▶ _COLLECTED DATA_:
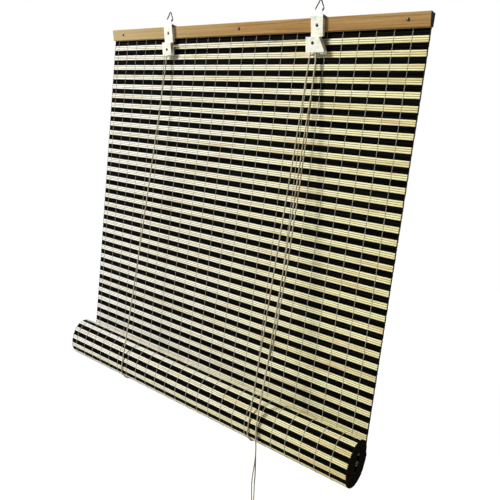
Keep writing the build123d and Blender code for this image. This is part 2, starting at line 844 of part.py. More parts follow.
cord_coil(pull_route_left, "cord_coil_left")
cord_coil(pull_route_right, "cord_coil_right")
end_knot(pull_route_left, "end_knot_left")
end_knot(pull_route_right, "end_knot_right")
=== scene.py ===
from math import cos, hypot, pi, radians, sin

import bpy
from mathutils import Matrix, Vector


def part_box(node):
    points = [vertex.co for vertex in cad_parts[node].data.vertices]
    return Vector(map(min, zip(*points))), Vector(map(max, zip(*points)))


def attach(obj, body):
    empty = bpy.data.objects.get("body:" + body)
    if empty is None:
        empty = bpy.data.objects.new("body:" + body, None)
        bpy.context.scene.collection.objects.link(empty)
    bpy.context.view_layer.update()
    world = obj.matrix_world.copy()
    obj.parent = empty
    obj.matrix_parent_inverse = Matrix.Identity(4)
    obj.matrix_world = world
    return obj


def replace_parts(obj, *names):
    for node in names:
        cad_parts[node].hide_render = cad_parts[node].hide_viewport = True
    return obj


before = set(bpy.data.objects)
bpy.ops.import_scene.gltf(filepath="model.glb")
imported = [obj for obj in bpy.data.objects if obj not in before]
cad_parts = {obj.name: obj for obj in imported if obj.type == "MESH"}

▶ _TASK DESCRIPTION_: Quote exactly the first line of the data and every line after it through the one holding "obj.parent = empty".

▶ _FINISHED ANSWER_:
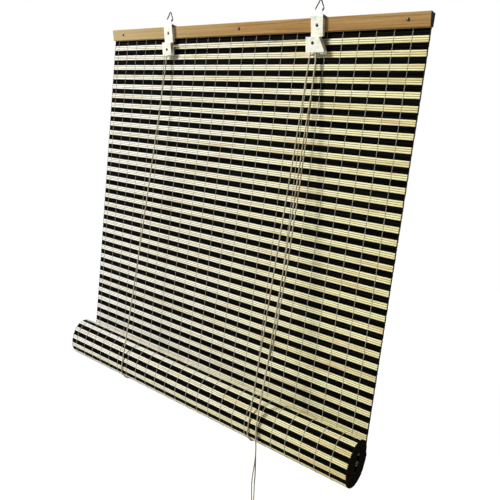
Keep writing the build123d and Blender code for this image. This is part 2, starting at line 844 of part.py. More parts follow.
cord_coil(pull_route_left, "cord_coil_left")
cord_coil(pull_route_right, "cord_coil_right")
end_knot(pull_route_left, "end_knot_left")
end_knot(pull_route_right, "end_knot_right")
=== scene.py ===
from math import cos, hypot, pi, radians, sin

import bpy
from mathutils import Matrix, Vector


def part_box(node):
    points = [vertex.co for vertex in cad_parts[node].data.vertices]
    return Vector(map(min, zip(*points))), Vector(map(max, zip(*points)))


def attach(obj, body):
    empty = bpy.data.objects.get("body:" + body)
    if empty is None:
        empty = bpy.data.objects.new("body:" + body, None)
        bpy.context.scene.collection.objects.link(empty)
    bpy.context.view_layer.update()
    world = obj.matrix_world.copy()
    obj.parent = empty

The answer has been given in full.